One of my pet peeves in the software programming world is the tendency to assert that the programmers have all the answers, or that they should. Recent programming paradigms over emphasize the importance of software developers and minimize the importance of understanding the purpose for which the software is being built. Agile programming fits into this category. On the one hand, I do see that waterfall methodologies can be bad if you launch a monolithic project and 3 years later you find that what you intended to build does not meet market needs. On the other hand, most of the programming work that gets done in the world is not some bleeding edge project that requires throwing out a formal design process done with the help of someone who specializes in understanding needs and deliverables. To take the same thought process to the construction world, you wouldn't fire every architect and building inspector that ever lived and trust the construction of everything to anybody that has ever hammered two boards together, even if they have a really good recursive model for getting feedback on their activities.
In the end, achieving great results in what is usually a very plain vanilla software world is brought about by solid business skills.
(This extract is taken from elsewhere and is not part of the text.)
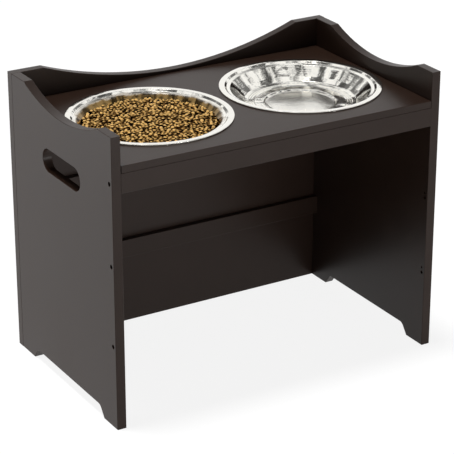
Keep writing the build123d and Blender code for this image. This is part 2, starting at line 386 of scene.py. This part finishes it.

To succeed in the dot.com era as well as today, you needed a good idea and a way to market it. You need to have a way to produce an income. The skill of the programmers in writing code or a useful development methodology will seldom bring about anything of lasting value in business if the core principles of business are overlooked, and that is an area that programmers are not trained for. The dot com bust isn't attributable to the programmers, it is attributable to the managers and visionaries of that time period.